Given request = Write out all the material exactly. Leave nothing out.
>>>>
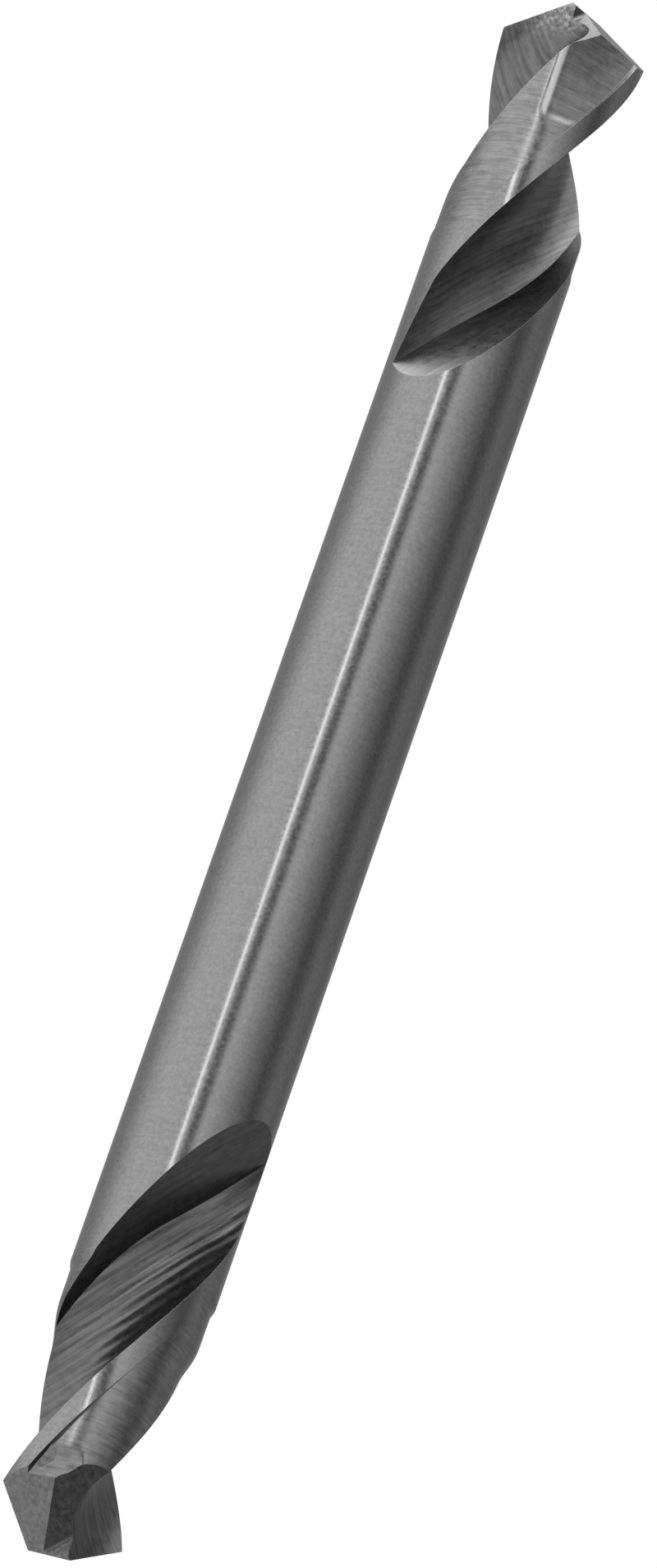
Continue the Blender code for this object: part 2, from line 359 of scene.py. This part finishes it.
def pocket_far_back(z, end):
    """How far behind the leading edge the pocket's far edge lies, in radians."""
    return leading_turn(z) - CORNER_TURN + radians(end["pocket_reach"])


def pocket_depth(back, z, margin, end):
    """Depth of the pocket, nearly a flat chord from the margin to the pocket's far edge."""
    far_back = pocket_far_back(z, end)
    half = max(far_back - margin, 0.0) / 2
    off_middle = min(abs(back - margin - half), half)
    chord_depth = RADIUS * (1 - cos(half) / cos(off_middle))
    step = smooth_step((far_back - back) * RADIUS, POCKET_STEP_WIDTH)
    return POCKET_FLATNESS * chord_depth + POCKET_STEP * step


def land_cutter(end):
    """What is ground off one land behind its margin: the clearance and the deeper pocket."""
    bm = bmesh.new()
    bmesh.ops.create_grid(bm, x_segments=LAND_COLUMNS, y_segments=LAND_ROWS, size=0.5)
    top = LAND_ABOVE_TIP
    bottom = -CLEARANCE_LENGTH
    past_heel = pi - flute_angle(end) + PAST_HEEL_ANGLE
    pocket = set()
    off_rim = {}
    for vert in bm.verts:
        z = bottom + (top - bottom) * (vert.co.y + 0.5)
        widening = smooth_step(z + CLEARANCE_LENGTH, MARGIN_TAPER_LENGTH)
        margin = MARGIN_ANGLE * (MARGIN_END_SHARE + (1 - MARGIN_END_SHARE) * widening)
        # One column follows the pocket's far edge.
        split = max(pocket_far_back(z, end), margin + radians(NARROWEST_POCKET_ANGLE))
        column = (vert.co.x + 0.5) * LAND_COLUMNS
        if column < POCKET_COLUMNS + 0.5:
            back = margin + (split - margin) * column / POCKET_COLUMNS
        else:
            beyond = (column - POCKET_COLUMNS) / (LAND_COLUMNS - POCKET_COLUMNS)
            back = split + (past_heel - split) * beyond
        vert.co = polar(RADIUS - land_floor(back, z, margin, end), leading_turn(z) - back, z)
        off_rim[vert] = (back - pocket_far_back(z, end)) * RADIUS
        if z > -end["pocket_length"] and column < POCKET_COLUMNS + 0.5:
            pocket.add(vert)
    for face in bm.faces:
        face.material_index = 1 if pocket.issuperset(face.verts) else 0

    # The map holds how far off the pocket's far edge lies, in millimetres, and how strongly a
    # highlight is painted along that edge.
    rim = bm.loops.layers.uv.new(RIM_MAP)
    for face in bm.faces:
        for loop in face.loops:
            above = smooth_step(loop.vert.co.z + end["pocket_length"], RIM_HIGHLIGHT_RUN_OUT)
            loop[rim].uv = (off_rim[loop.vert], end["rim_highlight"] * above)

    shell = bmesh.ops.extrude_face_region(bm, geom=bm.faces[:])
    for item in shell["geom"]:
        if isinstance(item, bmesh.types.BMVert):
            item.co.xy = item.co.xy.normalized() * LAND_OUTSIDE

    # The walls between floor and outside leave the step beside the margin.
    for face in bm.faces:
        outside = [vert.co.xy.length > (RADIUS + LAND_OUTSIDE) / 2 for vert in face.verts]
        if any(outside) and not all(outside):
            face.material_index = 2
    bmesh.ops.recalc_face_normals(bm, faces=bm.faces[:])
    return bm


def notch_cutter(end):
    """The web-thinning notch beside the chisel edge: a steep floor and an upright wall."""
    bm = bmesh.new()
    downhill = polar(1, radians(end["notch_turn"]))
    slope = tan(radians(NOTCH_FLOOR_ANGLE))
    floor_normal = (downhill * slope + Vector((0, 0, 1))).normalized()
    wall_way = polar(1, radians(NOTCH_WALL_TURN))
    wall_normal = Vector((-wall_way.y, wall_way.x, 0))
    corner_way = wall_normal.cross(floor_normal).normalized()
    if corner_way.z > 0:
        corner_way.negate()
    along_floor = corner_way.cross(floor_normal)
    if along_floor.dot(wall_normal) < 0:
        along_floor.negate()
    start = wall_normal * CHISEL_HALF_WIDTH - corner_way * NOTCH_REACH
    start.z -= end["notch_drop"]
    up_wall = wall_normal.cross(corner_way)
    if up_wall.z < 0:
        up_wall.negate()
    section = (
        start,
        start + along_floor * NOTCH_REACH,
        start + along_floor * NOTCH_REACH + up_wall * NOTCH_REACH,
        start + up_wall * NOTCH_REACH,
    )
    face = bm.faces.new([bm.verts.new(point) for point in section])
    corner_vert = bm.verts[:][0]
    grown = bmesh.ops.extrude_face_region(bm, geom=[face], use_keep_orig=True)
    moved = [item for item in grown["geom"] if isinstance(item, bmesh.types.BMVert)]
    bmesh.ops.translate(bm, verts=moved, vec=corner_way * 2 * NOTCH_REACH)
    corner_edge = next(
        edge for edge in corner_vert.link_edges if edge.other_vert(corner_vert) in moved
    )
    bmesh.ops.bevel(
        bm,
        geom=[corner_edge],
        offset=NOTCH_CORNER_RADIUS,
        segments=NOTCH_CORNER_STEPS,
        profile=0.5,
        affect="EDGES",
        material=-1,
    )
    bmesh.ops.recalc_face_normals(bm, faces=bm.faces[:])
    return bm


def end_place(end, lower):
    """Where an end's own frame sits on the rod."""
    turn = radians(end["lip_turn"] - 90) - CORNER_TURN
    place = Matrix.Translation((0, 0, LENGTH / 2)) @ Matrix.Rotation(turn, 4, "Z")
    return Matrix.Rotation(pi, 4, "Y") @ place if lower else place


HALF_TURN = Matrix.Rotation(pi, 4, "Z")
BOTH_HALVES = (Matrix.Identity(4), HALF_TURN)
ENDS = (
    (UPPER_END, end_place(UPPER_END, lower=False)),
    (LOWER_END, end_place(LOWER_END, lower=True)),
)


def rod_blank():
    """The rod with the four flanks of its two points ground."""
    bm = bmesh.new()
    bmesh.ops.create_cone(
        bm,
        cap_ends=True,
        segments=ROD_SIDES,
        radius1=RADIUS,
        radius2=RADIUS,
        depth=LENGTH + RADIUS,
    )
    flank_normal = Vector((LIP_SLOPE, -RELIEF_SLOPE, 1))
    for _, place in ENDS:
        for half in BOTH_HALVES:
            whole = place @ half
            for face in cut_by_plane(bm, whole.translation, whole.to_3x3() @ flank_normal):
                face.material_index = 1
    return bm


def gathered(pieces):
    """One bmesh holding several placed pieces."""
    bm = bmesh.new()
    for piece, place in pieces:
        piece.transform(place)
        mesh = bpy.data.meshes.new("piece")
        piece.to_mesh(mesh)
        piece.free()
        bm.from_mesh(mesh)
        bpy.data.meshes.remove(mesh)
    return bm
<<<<
Exercise solution =
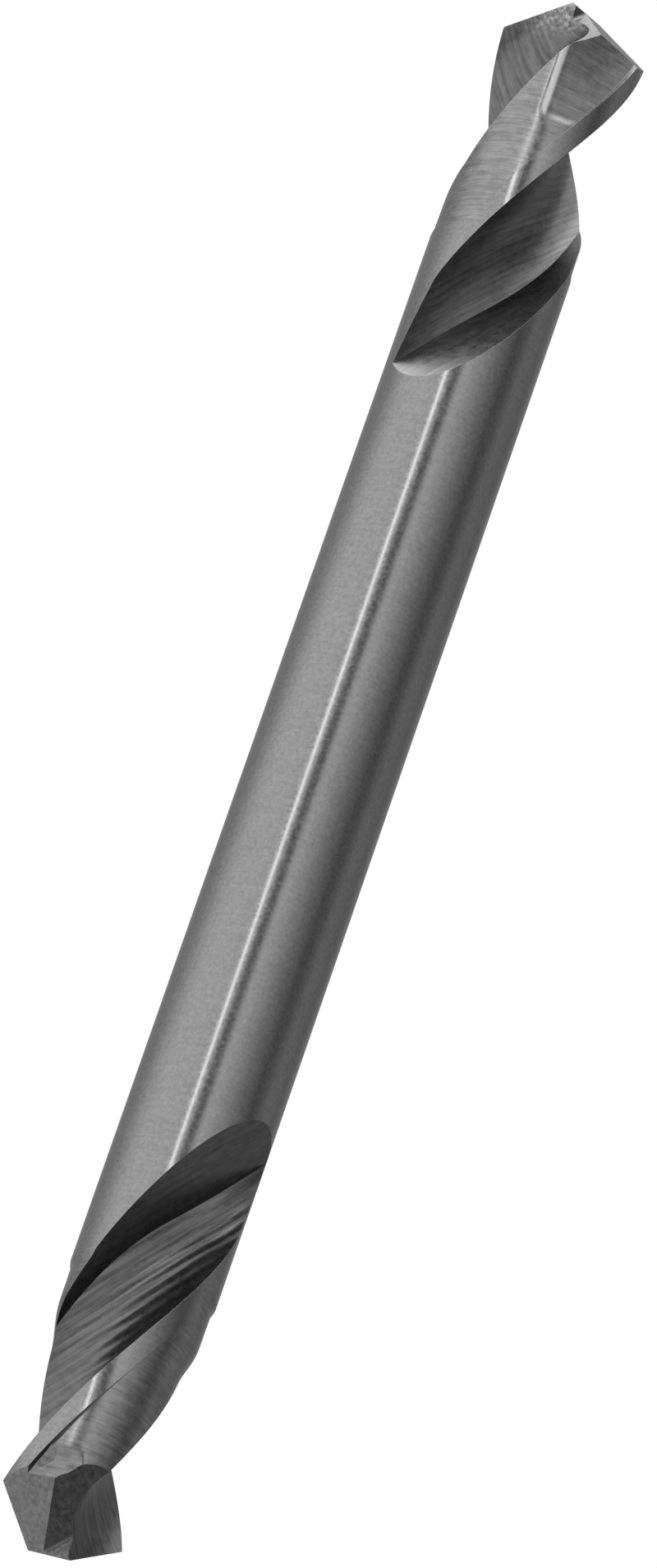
Continue the Blender code for this object: part 2, from line 359 of scene.py. This part finishes it.
def pocket_far_back(z, end):
    """How far behind the leading edge the pocket's far edge lies, in radians."""
    return leading_turn(z) - CORNER_TURN + radians(end["pocket_reach"])


def pocket_depth(back, z, margin, end):
    """Depth of the pocket, nearly a flat chord from the margin to the pocket's far edge."""
    far_back = pocket_far_back(z, end)
    half = max(far_back - margin, 0.0) / 2
    off_middle = min(abs(back - margin - half), half)
    chord_depth = RADIUS * (1 - cos(half) / cos(off_middle))
    step = smooth_step((far_back - back) * RADIUS, POCKET_STEP_WIDTH)
    return POCKET_FLATNESS * chord_depth + POCKET_STEP * step


def land_cutter(end):
    """What is ground off one land behind its margin: the clearance and the deeper pocket."""
    bm = bmesh.new()
    bmesh.ops.create_grid(bm, x_segments=LAND_COLUMNS, y_segments=LAND_ROWS, size=0.5)
    top = LAND_ABOVE_TIP
    bottom = -CLEARANCE_LENGTH
    past_heel = pi - flute_angle(end) + PAST_HEEL_ANGLE
    pocket = set()
    off_rim = {}
    for vert in bm.verts:
        z = bottom + (top - bottom) * (vert.co.y + 0.5)
        widening = smooth_step(z + CLEARANCE_LENGTH, MARGIN_TAPER_LENGTH)
        margin = MARGIN_ANGLE * (MARGIN_END_SHARE + (1 - MARGIN_END_SHARE) * widening)
        # One column follows the pocket's far edge.
        split = max(pocket_far_back(z, end), margin + radians(NARROWEST_POCKET_ANGLE))
        column = (vert.co.x + 0.5) * LAND_COLUMNS
        if column < POCKET_COLUMNS + 0.5:
            back = margin + (split - margin) * column / POCKET_COLUMNS
        else:
            beyond = (column - POCKET_COLUMNS) / (LAND_COLUMNS - POCKET_COLUMNS)
            back = split + (past_heel - split) * beyond
        vert.co = polar(RADIUS - land_floor(back, z, margin, end), leading_turn(z) - back, z)
        off_rim[vert] = (back - pocket_far_back(z, end)) * RADIUS
        if z > -end["pocket_length"] and column < POCKET_COLUMNS + 0.5:
            pocket.add(vert)
    for face in bm.faces:
        face.material_index = 1 if pocket.issuperset(face.verts) else 0

    # The map holds how far off the pocket's far edge lies, in millimetres, and how strongly a
    # highlight is painted along that edge.
    rim = bm.loops.layers.uv.new(RIM_MAP)
    for face in bm.faces:
        for loop in face.loops:
            above = smooth_step(loop.vert.co.z + end["pocket_length"], RIM_HIGHLIGHT_RUN_OUT)
            loop[rim].uv = (off_rim[loop.vert], end["rim_highlight"] * above)

    shell = bmesh.ops.extrude_face_region(bm, geom=bm.faces[:])
    for item in shell["geom"]:
        if isinstance(item, bmesh.types.BMVert):
            item.co.xy = item.co.xy.normalized() * LAND_OUTSIDE

    # The walls between floor and outside leave the step beside the margin.
    for face in bm.faces:
        outside = [vert.co.xy.length > (RADIUS + LAND_OUTSIDE) / 2 for vert in face.verts]
        if any(outside) and not all(outside):
            face.material_index = 2
    bmesh.ops.recalc_face_normals(bm, faces=bm.faces[:])
    return bm


def notch_cutter(end):
    """The web-thinning notch beside the chisel edge: a steep floor and an upright wall."""
    bm = bmesh.new()
    downhill = polar(1, radians(end["notch_turn"]))
    slope = tan(radians(NOTCH_FLOOR_ANGLE))
    floor_normal = (downhill * slope + Vector((0, 0, 1))).normalized()
    wall_way = polar(1, radians(NOTCH_WALL_TURN))
    wall_normal = Vector((-wall_way.y, wall_way.x, 0))
    corner_way = wall_normal.cross(floor_normal).normalized()
    if corner_way.z > 0:
        corner_way.negate()
    along_floor = corner_way.cross(floor_normal)
    if along_floor.dot(wall_normal) < 0:
        along_floor.negate()
    start = wall_normal * CHISEL_HALF_WIDTH - corner_way * NOTCH_REACH
    start.z -= end["notch_drop"]
    up_wall = wall_normal.cross(corner_way)
    if up_wall.z < 0:
        up_wall.negate()
    section = (
        start,
        start + along_floor * NOTCH_REACH,
        start + along_floor * NOTCH_REACH + up_wall * NOTCH_REACH,
        start + up_wall * NOTCH_REACH,
    )
    face = bm.faces.new([bm.verts.new(point) for point in section])
    corner_vert = bm.verts[:][0]
    grown = bmesh.ops.extrude_face_region(bm, geom=[face], use_keep_orig=True)
    moved = [item for item in grown["geom"] if isinstance(item, bmesh.types.BMVert)]
    bmesh.ops.translate(bm, verts=moved, vec=corner_way * 2 * NOTCH_REACH)
    corner_edge = next(
        edge for edge in corner_vert.link_edges if edge.other_vert(corner_vert) in moved
    )
    bmesh.ops.bevel(
        bm,
        geom=[corner_edge],
        offset=NOTCH_CORNER_RADIUS,
        segments=NOTCH_CORNER_STEPS,
        profile=0.5,
        affect="EDGES",
        material=-1,
    )
    bmesh.ops.recalc_face_normals(bm, faces=bm.faces[:])
    return bm


def end_place(end, lower):
    """Where an end's own frame sits on the rod."""
    turn = radians(end["lip_turn"] - 90) - CORNER_TURN
    place = Matrix.Translation((0, 0, LENGTH / 2)) @ Matrix.Rotation(turn, 4, "Z")
    return Matrix.Rotation(pi, 4, "Y") @ place if lower else place


HALF_TURN = Matrix.Rotation(pi, 4, "Z")
BOTH_HALVES = (Matrix.Identity(4), HALF_TURN)
ENDS = (
    (UPPER_END, end_place(UPPER_END, lower=False)),
    (LOWER_END, end_place(LOWER_END, lower=True)),
)


def rod_blank():
    """The rod with the four flanks of its two points ground."""
    bm = bmesh.new()
    bmesh.ops.create_cone(
        bm,
        cap_ends=True,
        segments=ROD_SIDES,
        radius1=RADIUS,
        radius2=RADIUS,
        depth=LENGTH + RADIUS,
    )
    flank_normal = Vector((LIP_SLOPE, -RELIEF_SLOPE, 1))
    for _, place in ENDS:
        for half in BOTH_HALVES:
            whole = place @ half
            for face in cut_by_plane(bm, whole.translation, whole.to_3x3() @ flank_normal):
                face.material_index = 1
    return bm


def gathered(pieces):
    """One bmesh holding several placed pieces."""
    bm = bmesh.new()
    for piece, place in pieces:
        piece.transform(place)
        mesh = bpy.data.meshes.new("piece")
        piece.to_mesh(mesh)
        piece.free()
        bm.from_mesh(mesh)
        bpy.data.meshes.remove(mesh)
    return bm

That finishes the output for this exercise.